INPUT FOR THIS TASK
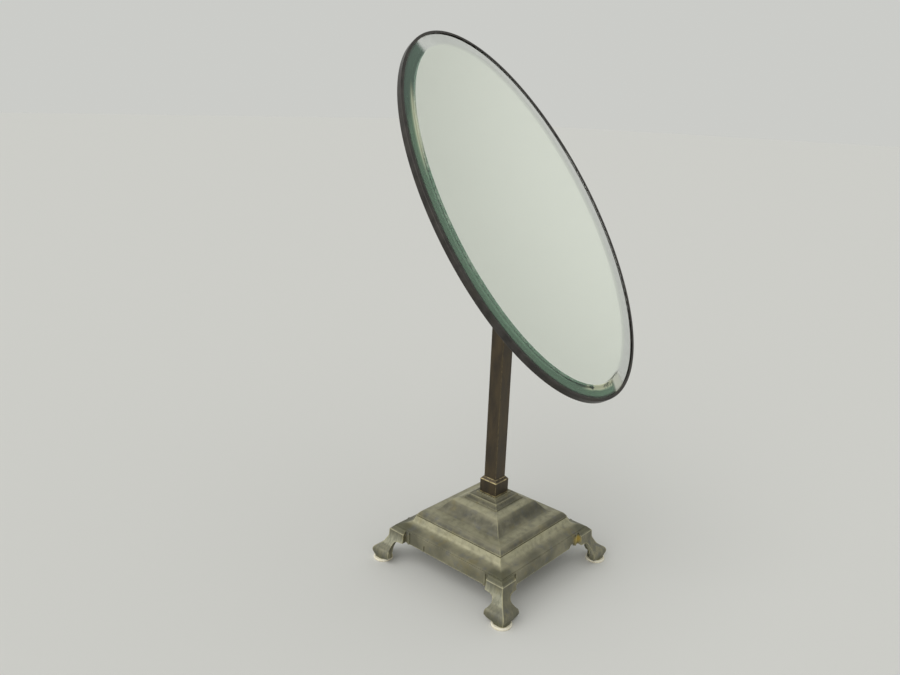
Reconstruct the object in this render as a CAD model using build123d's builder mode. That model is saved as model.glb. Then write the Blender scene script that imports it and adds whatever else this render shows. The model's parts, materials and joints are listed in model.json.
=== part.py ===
"""Tilting countertop mirror: an oval bevelled glass on a square post with a stepped brass base.

Millimetres, +Z up. The origin is on the post's axis, at the height of the table that the four
glides rest on. The mirror faces -Y and is modelled at its usual tilt.
"""

import os
from math import cos, radians, sin

from build123d import *

os.makedirs("parts", exist_ok=True)

# ---- Driving dimensions ----

# Base canopy: half-widths and heights of the square moulding, from the top down.
seat_half = 11.8
seat_z = 74.6
bead_half = 17.4
bead_z = 72.4
shelf_half = 21.6
shelf_z = 68.0
upper_half = 53.4
upper_z = 47.4
groove = 0.7
apron_half = 68.2
apron_top_z = 36.2
apron_bottom_z = 23.0
wall = 2.0
apron_bead_at = 48.3
apron_bead_width = 2.2
apron_bead_height = 0.8

# Old damage to the apron's lower edge: a chip on the front side, a saw nick on the left side.
chip_start = 38.0
chip_end = 46.8
chip_height = 3.7
nick_at = 27.8
nick_width = 1.2
nick_height = 6.5

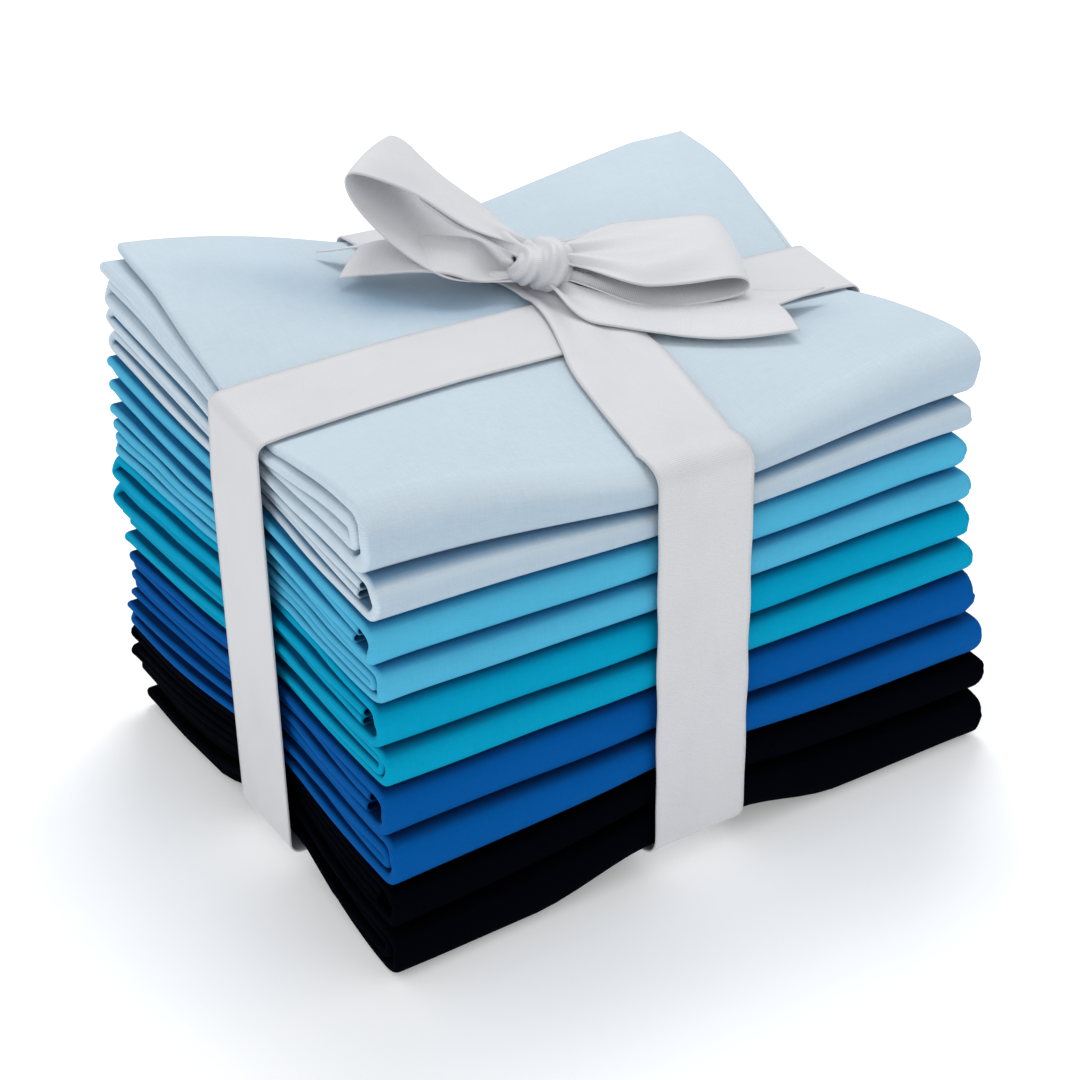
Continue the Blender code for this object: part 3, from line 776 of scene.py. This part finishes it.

TASK DETAILS
Extract the complete set of records unchanged.

RESULT FOR THIS TASK
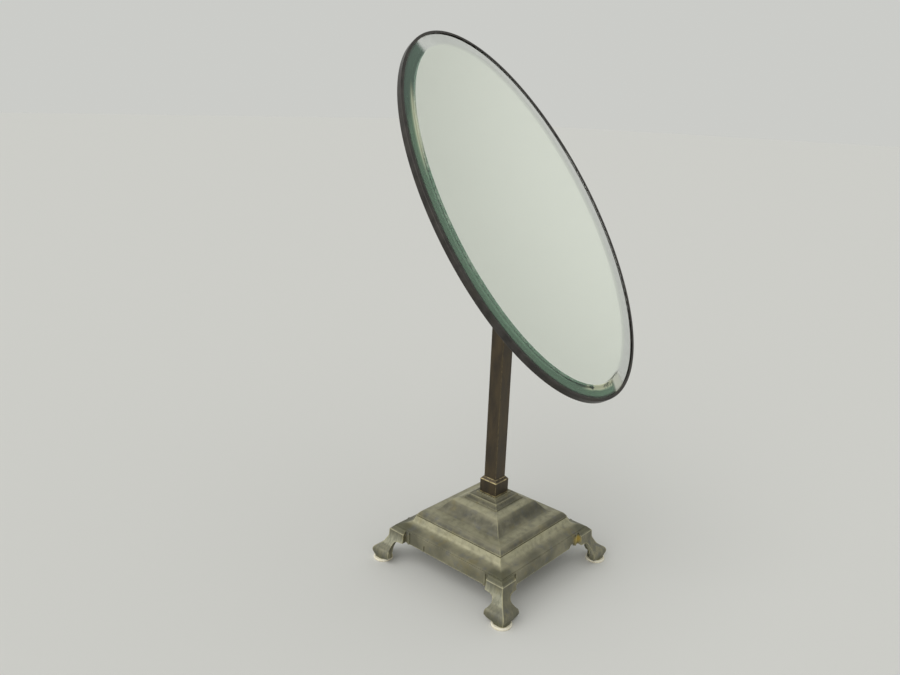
Reconstruct the object in this render as a CAD model using build123d's builder mode. That model is saved as model.glb. Then write the Blender scene script that imports it and adds whatever else this render shows. The model's parts, materials and joints are listed in model.json.
=== part.py ===
"""Tilting countertop mirror: an oval bevelled glass on a square post with a stepped brass base.

Millimetres, +Z up. The origin is on the post's axis, at the height of the table that the four
glides rest on. The mirror faces -Y and is modelled at its usual tilt.
"""

import os
from math import cos, radians, sin

from build123d import *

os.makedirs("parts", exist_ok=True)

# ---- Driving dimensions ----

# Base canopy: half-widths and heights of the square moulding, from the top down.
seat_half = 11.8
seat_z = 74.6
bead_half = 17.4
bead_z = 72.4
shelf_half = 21.6
shelf_z = 68.0
upper_half = 53.4
upper_z = 47.4
groove = 0.7
apron_half = 68.2
apron_top_z = 36.2
apron_bottom_z = 23.0
wall = 2.0
apron_bead_at = 48.3
apron_bead_width = 2.2
apron_bead_height = 0.8

# Old damage to the apron's lower edge: a chip on the front side, a saw nick on the left side.
chip_start = 38.0
chip_end = 46.8
chip_height = 3.7
nick_at = 27.8
nick_width = 1.2
nick_height = 6.5

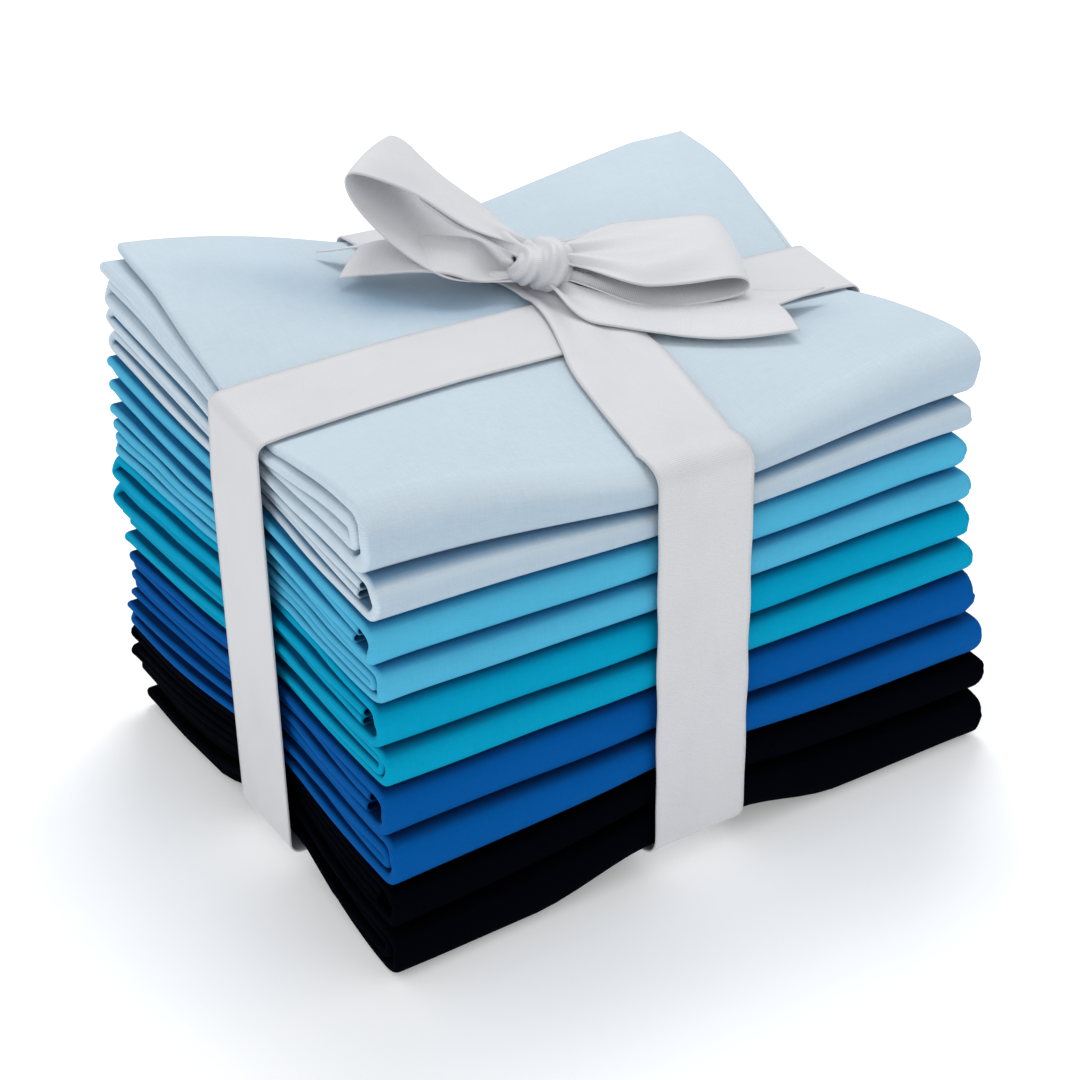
Continue the Blender code for this object: part 3, from line 776 of scene.py. This part finishes it.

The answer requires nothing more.